Close-up of golden Bitcoin coins on a shimmering glitter background, symbolizing digital currency's allure.

Investors have debated this question for years, and the stakes feel higher than ever with inflation still fresh in everyone's memory. After the US CPI peaked at 9.1% in June 2022 — the highest reading in four decades — both gold and Bitcoin attracted serious attention as potential shelters from purchasing-power erosion. But they behaved very differently, and that divergence tells you a lot about what each asset actually is.

What Makes a Good Inflation Hedge?

Before picking a winner, it helps to define the criteria. A reliable inflation hedge should:

  • Maintain or increase purchasing power when the dollar loses value
  • Hold up during periods of monetary expansion (think: Fed money printing)
  • Have limited supply so it can't be diluted the way currency can
  • Be liquid enough to enter and exit positions without massive slippage

Both gold and Bitcoin check some of these boxes. Neither checks all of them perfectly.

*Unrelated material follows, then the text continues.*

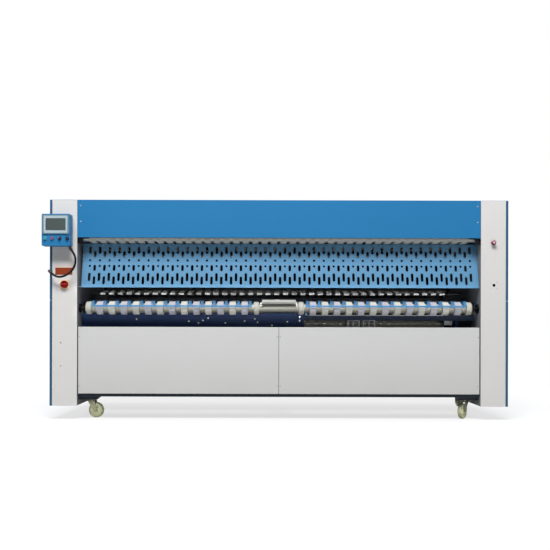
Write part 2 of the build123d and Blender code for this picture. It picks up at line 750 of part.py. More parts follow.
def console_bracket():
    """Back plate of the console with two stand-offs on the column."""
    x0, x1 = CONSOLE_LEFT + 2, CONSOLE_LEFT + CONSOLE_WIDTH - 2
    z0, z1 = CONSOLE_BOTTOM + 3, CONSOLE_BOTTOM + CONSOLE_HEIGHT - 3
    plate = span(x0, x1, CONSOLE_BACK_Y, CONSOLE_BACK_Y + 2, z0, z1)
    for z in (CONSOLE_BOTTOM + 60, CONSOLE_BOTTOM + 170):
        plate += span(-1800, x1 - 8, CONSOLE_BACK_Y + 2, 0, z, z + 40)
    return plate


def screen_bezel():
    """Grey frame of the screen, standing proud of the console."""
    low, high = screen_hole()
    middle = (low + high) / 2
    y0, y1 = CONSOLE_FACE_Y - BEZEL[2], CONSOLE_FACE_Y
    half_w, half_h = BEZEL[0] / 2, BEZEL[1] / 2
    frame = span(CONSOLE_X - half_w, CONSOLE_X + half_w, y0, y1, middle - half_h, middle + half_h)
    frame = fillet(frame.edges().filter_by(Axis.Y), 5)
    frame -= span(CONSOLE_X - SCREEN[0] / 2, CONSOLE_X + SCREEN[0] / 2, y0 - 1, y0 + 2,
                  middle - SCREEN[1] / 2, middle + SCREEN[1] / 2)
    body = span(CONSOLE_X - 94, CONSOLE_X + 94, CONSOLE_FACE_Y, CONSOLE_FACE_Y + 35, low + 2, high - 2)
    return frame + body


def screen_glass():
    low, high = screen_hole()
    middle = (low + high) / 2
    y0 = CONSOLE_FACE_Y - BEZEL[2]
    half_w, half_h = SCREEN[0] / 2 - 0.1, SCREEN[1] / 2 - 0.1
    return span(CONSOLE_X - half_w, CONSOLE_X + half_w, y0 + 0.6, y0 + 2, middle - half_h, middle + half_h)


def button_collars():
    rings = []
    for dx in CONTROL_X.values():
        x = CONSOLE_X + dx
        ring = rod_y(COLLAR_R, x, CONSOLE_FACE_Y - COLLAR_PROUD, CONSOLE_FACE_Y, CONTROL_Z)
        ring -= rod_y(BUTTON_HOLE_R, x, CONSOLE_FACE_Y - COLLAR_PROUD - 1, CONSOLE_FACE_Y + 1, CONTROL_Z)
        rings.append(ring)
    return rings


def push_button(name):
    """Cap with its stem through the collar, one press and a little more proud of it."""
    x = CONSOLE_X + CONTROL_X[name]
    y0 = CONSOLE_FACE_Y - COLLAR_PROUD - PRESS - 2
    return rod_y(BUTTON_R, x, y0, CONSOLE_FACE_Y + 18, CONTROL_Z)


def selector_knob():
    """Round knob with a raised grip across it."""
    x = CONSOLE_X + CONTROL_X["selector"]
    y0 = CONSOLE_FACE_Y - COLLAR_PROUD - 2
    knob = rod_y(BUTTON_R, x, y0, CONSOLE_FACE_Y + 18, CONTROL_Z)
    tip = CONSOLE_FACE_Y - KNOB_PROUD
    return knob + span(x - 4, x + 4, tip, y0, CONTROL_Z - 11, CONTROL_Z + 11)


def buzzer():
    x = CONSOLE_X + CONTROL_X["buzzer"]
    y0 = CONSOLE_FACE_Y - COLLAR_PROUD - 8
    return rod_y(BUTTON_R, x, y0, CONSOLE_FACE_Y + 25, CONTROL_Z)


def isolator_plate():
    """Square plate behind the isolator's knob, and the switch body in the column."""
    x, z = ISOLATOR
    plate = span(x - 38, x + 38, -3, 0, z - 38, z + 38)
    plate -= rod_y(6.3, x, -4, 1, z)
    body = span(x - 28, x + 28, SHEET, 60, z - 28, z + 28)
    body -= rod_y(6.3, x, SHEET - 1, 31, z)
    return [plate, body]


def isolator_knob():
    """Round knob with a grip across it, on a stem that enters the switch body."""
    x, z = ISOLATOR
    knob = rod_y(30, x, -22, -3.5, z)
    knob += span(x - 24, x + 24, -29, -22, z - 7, z + 7)
    return knob + rod_y(6, x, -3.5, 30, z)


def stop_collar():
    """Collar and contact block of the right column's stop button."""
    x, z = STOP
    ring = rod_y(17, x, -5, 0, z) - rod_y(BUTTON_HOLE_R, x, -6, 1, z)
    block = rod_y(17, x, SHEET, 50, z) - rod_y(BUTTON_HOLE_R, x, SHEET - 1, 35, z)
    return [ring, block]


def stop_stem():
    """Stem that slides in the collar and carries the head's pin."""
    x, z = STOP
    return rod_y(BUTTON_R, x, -10, 25, z) + rod_y(5, x, -19.5, -10, z)


def stop_head():
    """Mushroom head that turns on the stem's pin."""
    x, z = STOP
    head = rod_y(19, x, -26, -13.5, z)
    head = fillet(head.edges().sort_by(Axis.Y)[0], 6)
    head += rod_y(13, x, -13.5, -10.5, z)
    return head - rod_y(5.1, x, -20, -9, z)


def panel_socket():
    """Black socket behind a round hole in the right column."""
    x, z = SOCKET
    body = rod_y(SOCKET_R + 1, x, 0, SHEET, z) + rod_y(18, x, SHEET, 34, z)
    return body - rod_y(SOCKET_R, x, -1, 22, z)


def label_plate():
    x0, x1, z0, z1 = LABEL
    return span(x0, x1, -1, 0, z0, z1)


def beyond(end, before, reach):
    """Point in line with the route's end run, the reach beyond its end."""
    run = math.hypot(end[0] - before[0], end[1] - before[1])
    return tuple(e + (e - b) / run * reach for e, b in zip(end, before))


def elbow_centre():
    return beyond(CONDUIT_ROUTE[-1], CONDUIT_ROUTE[-2], ELBOW_REACH)


def gland_centre():
    return beyond(CONDUIT_ROUTE[0], CONDUIT_ROUTE[1], GLAND_REACH)


def sleeve(knee, end):
    """Sleeve from its ball-shaped knee to the conduit's end."""
    x, z = knee
    run_x, run_z = end[0] - x, end[1] - z
    plane = Plane((x, CONDUIT_Y, z), z_dir=(run_x, 0, run_z))
    tube = plane * extrude(Circle(CONDUIT_FIT_R), math.hypot(run_x, run_z))
    return tube + Pos(x, CONDUIT_Y, z) * Sphere(CONDUIT_FIT_R)


def conduit_fittings():
    """Gland under the console and elbow on the front edge of the left side cover."""
    gx, gz = gland_centre()
    gland = sleeve((gx, gz), CONDUIT_ROUTE[0]) + rod_z(9, gx, CONDUIT_Y, gz, CONSOLE_BOTTOM)
    ex, ez = elbow_centre()
    elbow = sleeve((ex, ez), CONDUIT_ROUTE[-1])
    elbow += rod_y(CONDUIT_FIT_R - 0.2, ex, CONDUIT_Y, 0, ez)
    elbow += rod_y(7, ex, 0, 14, ez)
    return [gland, elbow]


def conduit_path():
    """Route with arcs as large as the runs allow, and the radii of those arcs."""
    points = [Vector(x, CONDUIT_Y, z) for x, z in CONDUIT_ROUTE]
    radii = []
    for before, corner, after in zip(points, points[1:], points[2:]):
        come, go = corner - before, after - corner
        half_turn = math.radians(come.get_angle(go)) / 2
        radii.append(0.45 * min(come.length, go.length) / math.tan(half_turn))
    print("conduit radii", [round(r, 1) for r in radii])
    return FilletPolyline(*points, radius=radii)


def conduit():
    path = conduit_path()
    start = Plane(origin=path @ 0, z_dir=path % 0)
    tube = sweep(start * Circle(CONDUIT_R), path=path)
    expected = math.pi * CONDUIT_R ** 2 * path.length
    print("conduit length", round(path.length, 1), "volume share", round(tube.volume / expected, 4))
    return tube


def knife_cylinder():
    """Air cylinder that drives the fold knife, with a plate that bolts it to the knife beam."""
    _, beam_y, z0, z1 = KNIFE_BEAM
    barrel = rod_z(BARREL_R, 0, KNIFE_Y, BARREL_BOTTOM, BARREL_TOP)
    barrel += span(-30, 30, beam_y, beam_y + 5, z0, z1)
    barrel -= rod_z(BARREL_BORE_R, 0, KNIFE_Y, BARREL_BOTTOM + BARREL_END, BARREL_TOP - BARREL_END)
    return barrel - rod_z(ROD_R + 0.1, 0, KNIFE_Y, BARREL_BOTTOM - 1, BARREL_BOTTOM + BARREL_END + 1)


def fold_knife():
    """Blade with its rod and piston, resting at the bottom of its stroke."""
    piston_top = BARREL_TOP - BARREL_END - 2 - KNIFE_STROKE
    clamp_top = BARREL_BOTTOM - 3 - KNIFE_STROKE
    blade_top = clamp_top - 8
    y0, y1 = KNIFE_Y - 1.5, KNIFE_Y + 1.5
    knife = span(-KNIFE_HALF, KNIFE_HALF, y0, y1, blade_top - BLADE_HEIGHT, blade_top)
    knife += span(-40, 40, KNIFE_Y - 8, KNIFE_Y + 8, clamp_top - 16, clamp_top)
    knife += rod_z(ROD_R, 0, KNIFE_Y, clamp_top - 4, piston_top - 4)
    return knife + rod_z(BARREL_BORE_R - 0.3, 0, KNIFE_Y, piston_top - PISTON, piston_top)


def main():
    os.makedirs("parts", exist_ok=True)
    rear_upper, rear_panels = rear_covers()
    nodes = {
        "base_rails": base_rails() + caster_brackets(),
        "caster_top_plates": caster_top_plates(),
        "end_frames": [end_frame(-1), end_frame(1)],
        "left_column_cover": [left_column_cover()],
        "right_column_cover": [right_column_cover()],
        "side_covers": side_covers(),
        "roof_panels": roof_panels(),
        "top_front_cover": [top_front_cover()],
        "rear_upper_cover": [rear_upper],
        "rear_panels": rear_panels,
        "front_panels": front_panels(),
        "cover_screws": cover_screws(),
        "guide_plate": [guide_plate()],
        "top_belts": top_belts(),
        "fold_belts": fold_belts(),
        "front_belts": front_belts(),
        "delivery_belts": delivery_belts(),
        "belt_nose_bars": nose_bars(),
        "top_roller": [top_roller()],
        "fold_roller": [fold_roller()],
        "front_roller_tube": [front_roller_tube()],
        "front_roller_wheels": front_roller_wheels(),
        "delivery_roller": [delivery_roller()],
        "roller_bearings": roller_bearings(),
        "drive_belts": drive_belts(),
        "drive_motors": [drive_motor(-1, FOLD_AXIS), drive_motor(1, FRONT_AXIS)],
        "comb_guides": comb_guides(),
        "centre_nozzle_box": [centre_nozzle_box()],
        "inner_front_panel": inner_front_panel(),
        "cross_beams": cross_beams() + [belt_bed()],
        "delivery_brackets": delivery_brackets(),
        "air_pipe": [air_pipe()],
        "electrical_box": electrical_box(),
        "console_box": [console_box()],
        "console_bracket": [console_bracket()],
        "screen_bezel": [screen_bezel()],
        "screen_glass": [screen_glass()],
        "button_collars": button_collars(),
        "green_button": [push_button("green")],
        "red_button": [push_button("red")],
        "selector_knob": [selector_knob()],
        "buzzer": [buzzer()],
        "switch_bodies": isolator_plate() + stop_collar(),
        "isolator_knob": [isolator_knob()],
        "stop_stem": [stop_stem()],
        "stop_head": [stop_head()],
        "panel_socket": [panel_socket()],
        "label_plate": [label_plate()],
        "conduit_fittings": conduit_fittings(),
        "conduit": [conduit()],
        "knife_cylinder": [knife_cylinder()],
        "fold_knife": [fold_knife()],
    }
    for name, (x, y, trail, turn) in CASTERS.items():
        nodes[f"{name}_fork"] = [caster_fork(x, y, trail, turn)]
        nodes[f"{name}_wheel"] = [caster_wheel(x, y, trail, turn)]
    for name, pieces in nodes.items():
        save(name, *pieces)
    print(len(nodes), "nodes")


main()
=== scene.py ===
import math

import bmesh
import bpy
from bpy.props import FloatProperty, FloatVectorProperty, PointerProperty
from bpy.types import Operator, PropertyGroup
from mathutils import Matrix, Vector


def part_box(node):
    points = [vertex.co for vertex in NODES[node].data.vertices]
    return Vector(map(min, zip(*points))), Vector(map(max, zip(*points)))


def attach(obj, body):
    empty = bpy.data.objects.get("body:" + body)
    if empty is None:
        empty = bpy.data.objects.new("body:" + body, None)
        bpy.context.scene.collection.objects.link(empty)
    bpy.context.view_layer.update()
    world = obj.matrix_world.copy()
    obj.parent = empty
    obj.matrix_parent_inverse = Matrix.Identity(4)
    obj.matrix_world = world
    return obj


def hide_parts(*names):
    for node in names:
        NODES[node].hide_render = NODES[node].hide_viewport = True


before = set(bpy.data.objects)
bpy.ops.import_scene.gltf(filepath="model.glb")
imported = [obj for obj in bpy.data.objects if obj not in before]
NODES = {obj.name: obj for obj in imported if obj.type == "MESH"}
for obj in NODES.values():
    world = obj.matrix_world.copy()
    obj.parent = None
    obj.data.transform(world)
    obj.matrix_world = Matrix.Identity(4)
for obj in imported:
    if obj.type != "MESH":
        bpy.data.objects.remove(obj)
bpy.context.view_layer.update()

bl_info = {
    "name": "Linen folding machine",
    "version": (1, 0, 0),
    "blender": (4, 5, 0),
    "location": "3D View > Sidebar > Folder",
    "description": "Dresses the frame of a wide laundry folder with its covers, belts, controls and casters",
    "category": "Mesh",
}

# Shapes are drawn in millimetres: X from the middle of the machine, Y back from the front
# plane of the columns and Z up from the floor. ORIGIN is the frame's origin in those numbers.
ORIGIN = Vector((-18.5, 497.5, 0.0))
TO_FRAME = Matrix.Scale(0.001, 4) @ Matrix.Translation(-ORIGIN)

# Sizes shared by several pieces
HALF = 1840
INNER = 1620
COLUMN_OUT = 1819
BOTTOM = 112
TOP = 1766
SEAM = 960
SHEET = 2
DEPTH = 1100
COVER_LOW = 1464
PANEL_LOW, PANEL_HIGH = 209, 746
REAR_LOW, REAR_HIGH = 184, 700
OPENING_HIGH = 860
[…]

Gold's Track Record as an Inflation Hedge

Gold has been a store of value for roughly 5,000 years. That's not marketing — it's history. In the US, gold's role was codified until Nixon ended the Bretton Woods system in 1971, after which gold was free to float. And float it did: from $35 per ounce in 1971 to over $2,700 in late 2024.

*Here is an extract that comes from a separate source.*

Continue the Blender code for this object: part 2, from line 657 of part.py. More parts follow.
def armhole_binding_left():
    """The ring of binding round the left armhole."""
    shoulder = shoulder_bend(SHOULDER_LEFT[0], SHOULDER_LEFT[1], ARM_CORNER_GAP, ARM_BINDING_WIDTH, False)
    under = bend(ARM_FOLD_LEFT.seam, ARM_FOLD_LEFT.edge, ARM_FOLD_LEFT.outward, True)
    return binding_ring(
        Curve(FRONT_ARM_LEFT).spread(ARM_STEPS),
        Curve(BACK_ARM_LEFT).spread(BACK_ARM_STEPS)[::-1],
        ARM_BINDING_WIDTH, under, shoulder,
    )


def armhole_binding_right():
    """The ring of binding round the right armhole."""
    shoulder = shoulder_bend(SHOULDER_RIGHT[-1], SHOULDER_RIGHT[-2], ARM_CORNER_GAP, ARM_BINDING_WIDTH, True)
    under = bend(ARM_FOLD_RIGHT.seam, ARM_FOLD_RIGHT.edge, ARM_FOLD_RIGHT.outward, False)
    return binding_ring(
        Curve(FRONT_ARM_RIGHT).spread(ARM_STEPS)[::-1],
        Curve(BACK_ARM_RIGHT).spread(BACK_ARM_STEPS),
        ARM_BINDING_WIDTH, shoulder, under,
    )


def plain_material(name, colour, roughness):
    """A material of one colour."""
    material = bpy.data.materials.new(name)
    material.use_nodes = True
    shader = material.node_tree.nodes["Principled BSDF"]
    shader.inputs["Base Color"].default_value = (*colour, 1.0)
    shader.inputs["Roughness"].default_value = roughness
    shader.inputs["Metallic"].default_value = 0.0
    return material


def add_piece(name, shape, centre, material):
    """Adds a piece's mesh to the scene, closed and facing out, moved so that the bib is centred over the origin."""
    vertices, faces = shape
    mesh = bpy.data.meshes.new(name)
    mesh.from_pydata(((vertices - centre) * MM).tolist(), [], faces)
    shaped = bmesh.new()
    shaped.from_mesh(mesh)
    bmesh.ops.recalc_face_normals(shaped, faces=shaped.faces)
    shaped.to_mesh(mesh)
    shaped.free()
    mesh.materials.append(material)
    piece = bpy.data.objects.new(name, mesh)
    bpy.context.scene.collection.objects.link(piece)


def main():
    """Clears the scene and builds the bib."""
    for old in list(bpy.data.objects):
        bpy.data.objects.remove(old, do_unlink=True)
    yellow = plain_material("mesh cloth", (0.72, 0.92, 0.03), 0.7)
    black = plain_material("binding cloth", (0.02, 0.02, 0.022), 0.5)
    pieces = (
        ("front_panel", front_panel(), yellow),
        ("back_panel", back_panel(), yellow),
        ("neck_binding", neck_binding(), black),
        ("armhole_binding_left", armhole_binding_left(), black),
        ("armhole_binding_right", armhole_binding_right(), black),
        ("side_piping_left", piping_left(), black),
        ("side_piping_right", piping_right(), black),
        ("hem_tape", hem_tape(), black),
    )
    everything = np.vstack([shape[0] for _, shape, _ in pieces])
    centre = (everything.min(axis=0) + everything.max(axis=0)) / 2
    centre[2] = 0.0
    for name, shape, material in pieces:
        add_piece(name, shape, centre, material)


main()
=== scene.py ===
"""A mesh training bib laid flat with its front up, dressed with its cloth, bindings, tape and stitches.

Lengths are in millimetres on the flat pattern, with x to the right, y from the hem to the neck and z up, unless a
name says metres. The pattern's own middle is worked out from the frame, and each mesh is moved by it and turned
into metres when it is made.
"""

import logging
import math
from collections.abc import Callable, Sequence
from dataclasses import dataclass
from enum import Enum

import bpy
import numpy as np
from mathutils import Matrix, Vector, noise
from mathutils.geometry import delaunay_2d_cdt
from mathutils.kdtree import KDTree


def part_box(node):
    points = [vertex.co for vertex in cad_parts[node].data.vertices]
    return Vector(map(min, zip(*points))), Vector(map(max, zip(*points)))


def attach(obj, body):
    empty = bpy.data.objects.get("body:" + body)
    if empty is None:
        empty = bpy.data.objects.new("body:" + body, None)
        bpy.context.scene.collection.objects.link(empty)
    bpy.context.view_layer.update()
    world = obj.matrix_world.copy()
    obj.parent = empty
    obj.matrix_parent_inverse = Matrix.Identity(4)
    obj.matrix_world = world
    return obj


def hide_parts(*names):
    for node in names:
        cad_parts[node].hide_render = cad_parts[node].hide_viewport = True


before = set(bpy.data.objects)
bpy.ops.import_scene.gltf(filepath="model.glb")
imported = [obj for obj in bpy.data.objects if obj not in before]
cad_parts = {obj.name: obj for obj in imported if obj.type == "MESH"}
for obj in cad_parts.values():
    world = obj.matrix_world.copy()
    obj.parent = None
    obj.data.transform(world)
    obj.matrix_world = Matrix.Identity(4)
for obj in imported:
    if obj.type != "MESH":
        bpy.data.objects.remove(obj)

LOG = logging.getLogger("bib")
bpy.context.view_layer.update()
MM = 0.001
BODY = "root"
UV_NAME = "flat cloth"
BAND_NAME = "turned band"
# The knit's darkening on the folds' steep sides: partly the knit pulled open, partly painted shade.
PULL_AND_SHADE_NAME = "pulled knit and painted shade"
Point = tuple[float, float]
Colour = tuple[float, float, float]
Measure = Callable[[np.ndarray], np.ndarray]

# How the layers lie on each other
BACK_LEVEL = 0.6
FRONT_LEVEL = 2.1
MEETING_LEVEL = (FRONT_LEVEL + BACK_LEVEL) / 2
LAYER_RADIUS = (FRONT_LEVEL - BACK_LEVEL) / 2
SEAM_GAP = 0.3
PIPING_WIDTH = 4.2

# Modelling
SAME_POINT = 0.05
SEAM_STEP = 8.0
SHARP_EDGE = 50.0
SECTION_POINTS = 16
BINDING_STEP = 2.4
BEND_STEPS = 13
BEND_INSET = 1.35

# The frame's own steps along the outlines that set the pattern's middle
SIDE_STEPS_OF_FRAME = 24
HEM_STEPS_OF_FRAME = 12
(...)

Over long time horizons, gold has broadly kept pace with inflation. A study by the World Gold Council found that over 50-year periods, gold's returns closely track the Consumer Price Index. That's reassuring for long-term holders.

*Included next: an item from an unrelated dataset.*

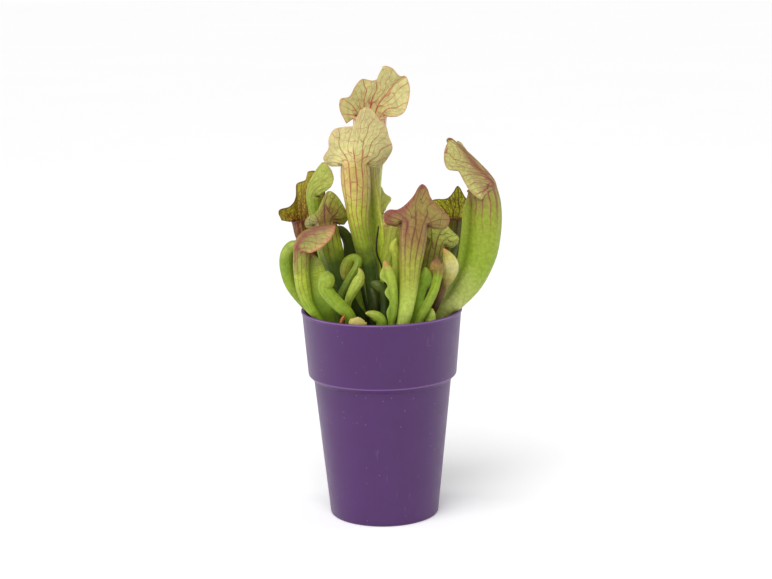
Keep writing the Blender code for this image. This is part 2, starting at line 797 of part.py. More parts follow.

Where Gold Gets Complicated

The relationship isn't clean in the short run. During the 2022 inflation spike, gold was surprisingly flat — actually ending the year down about 0.3% while CPI ran above 8% for months. Rising interest rates were the culprit. When the Fed hiked aggressively, the opportunity cost of holding a non-yielding asset like gold increased, and institutional money rotated out.

That said, gold recovered sharply in 2023 and 2024 as rate expectations shifted. Investors who held through the volatility were rewarded.

For US investors, gold is accessible through physical purchases, ETFs like SPDR Gold Shares (GLD) or iShares Gold Trust (IAU), gold mining stocks, and futures contracts on the CME.

Bitcoin's Inflation Hedge Case

Bitcoin's pitch as an inflation hedge rests primarily on its fixed supply. There will never be more than 21 million BTC in existence — that's baked into the protocol. Compare that to the US M2 money supply, which grew from roughly $15 trillion in early 2020 to nearly $22 trillion by early 2022. Bitcoin's supply didn't budge.

In theory, that scarcity should make Bitcoin an ideal hedge. In practice, the early track record is messier.

The 2022 Reality Check

The 2022 inflation environment was the first real stress test for Bitcoin as a hedge — and it largely failed that test. While inflation was surging, Bitcoin dropped from around $47,000 at the start of 2022 to roughly $16,000 by year-end, a loss of about 65%. Gold, for all its disappointments, only fell 0.3%.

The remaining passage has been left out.